Autre considération d’intérêt: le règlement à l’amiable survient au moment où l’approbation de Washington est impérative à une fusion actuellement souhaitée entre Skydance, elle aussi géante des communications, et…. Paramount.

S’amusant de l’affaire, Colbert lance, en plein show : «Je crois que ce genre de règlement hors-cour avec des autorités gouvernementales en place a un nom, dans les cercles d’avocats: on appelle ça un gros pot-de-vin juteux!!!».

La vie étant parfois empreinte de drôles de hasards, 48 heures après la blague, CBS annonce la fin éventuelle du Late Show de Colbert, pourtant l’un des plus populaires.

Rien à voir, bien entendu, avec le gag en question ni avec la posture «le roi est nu, surtout quand c’est Trump» tenue par l’animateur depuis toujours.

Rien à voir, on le rappelle, avec la fusion entre ladite Skydance et Paramount Global, dont l’approbation doit être prochainement accordée par les autorités fédérales pertinentes.

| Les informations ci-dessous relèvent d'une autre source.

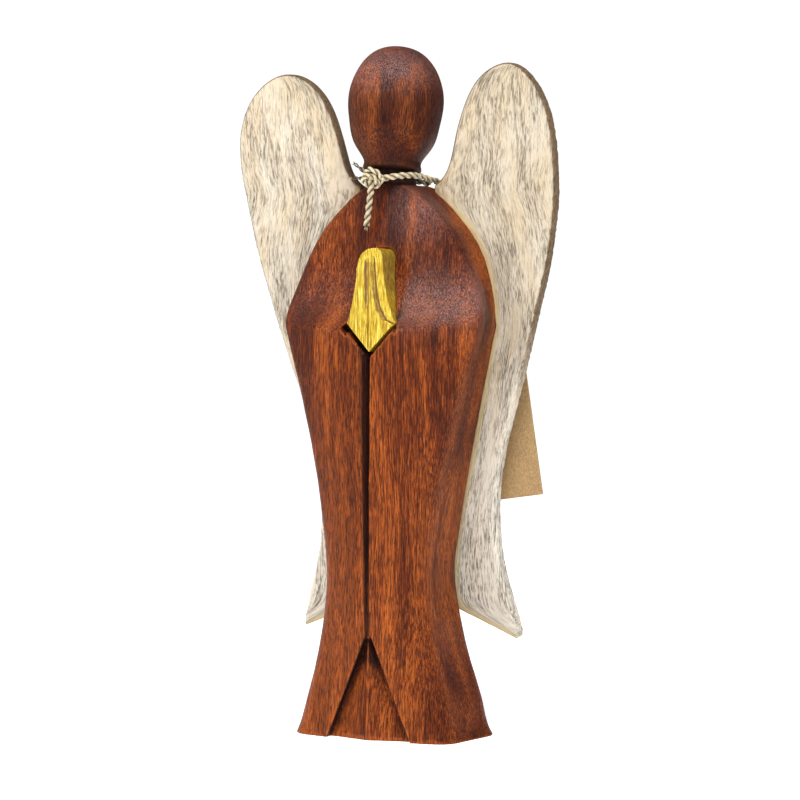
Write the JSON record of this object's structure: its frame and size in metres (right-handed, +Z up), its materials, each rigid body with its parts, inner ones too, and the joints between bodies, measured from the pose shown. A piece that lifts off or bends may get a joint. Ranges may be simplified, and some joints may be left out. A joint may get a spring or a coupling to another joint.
{
  "type": "carved wooden angel figurine",
  "caption": "Free-standing carved wooden angel with a plain egg-shaped head, gilded praying hands, whitewashed board wings and a twine-hung card tag.",
  "frame": {"origin": "the middle of the flat foot, straight under the neck's axis", "axes": "+Z up through the neck and head, -Y the way the figure faces, +X towards the figure's left wing"},
  "size_m": [0.1515, 0.059, 0.3],
  "materials": {
    "stained_wood": "satin, reddish-brown stain over fine grain",
    "gilding": "gold paint, rubbed through to brown at the edges",
    "whitewashed_wood": "matt, cream whitewash brushed thin over grey-brown grain",
    "dowel_wood": "plain turned wood",
    "twine": "two-ply plant-fibre twine",
    "kraft_card": "unprinted kraft card"
  },
  "bodies": {
    "figure": {"carved_figure": "stained_wood", "praying_hands": "gilding", "left_wing": "whitewashed_wood", "right_wing": "whitewashed_wood", "left_wing_lower_dowel": "dowel_wood", "left_wing_upper_dowel": "dowel_wood", "right_wing_lower_dowel": "dowel_wood", "right_wing_upper_dowel": "dowel_wood", "twine_knot": "twine", "twine_left": "twine", "twine_right": "twine", "twine_tail": "twine", "twine_ends": "twine"},
    "tag_string": {"tag_twine": "twine"},
    "tag": {"card_tag": "kraft_card"}
  },
  "joints": [
    {"name": "tag_lift", "type": "hinge", "parent": "figure", "child": "tag_string", "pos_m": [0.012, 0.0159, 0.238], "axis": [1, 0, 0], "range_deg": [0, 60]},
    {"name": "tag_swing", "type": "hinge", "parent": "tag_string", "child": "tag", "pos_m": [0.023, 0.0238, 0.1824], "axis": [0, 1, 0], "range_deg": [-25, 35]}
  ]
}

Rien à voir, non plus, avec le fait que le père du propriétaire de Skydance soit un ami intime de Trump, les deux ayant été publiquement vus, récemment encore, à des événements du UFC.

Rien à voir, voyons voyons, avec la présence actuelle du boss de Skydance à Washington, en train de négocier ladite approbation.

Inquiète de tous ces beaux hasards, et surtout de l’état de la démocratie américaine, la sénatrice Elizabeth Warren demande une reddition de comptes : «Les États-Unis méritent de savoir si le show [de Colbert] a été annulé pour des raisons politiques.»

Toujours prêt à rendre service, côté transparence, Donald publie peu après sur son réseau Truth Social: «J’adore le fait que Colbert ait été congédié. Son talent était encore moindre que ses cotes d’écoute. On me dit d’ailleurs que Jimmy Kimmel est le prochain. Il a encore moins de talent que Colbert!»

On aura, au final, congédié le bouffon. Mais pas le bon. Y'a pas de quoi rire.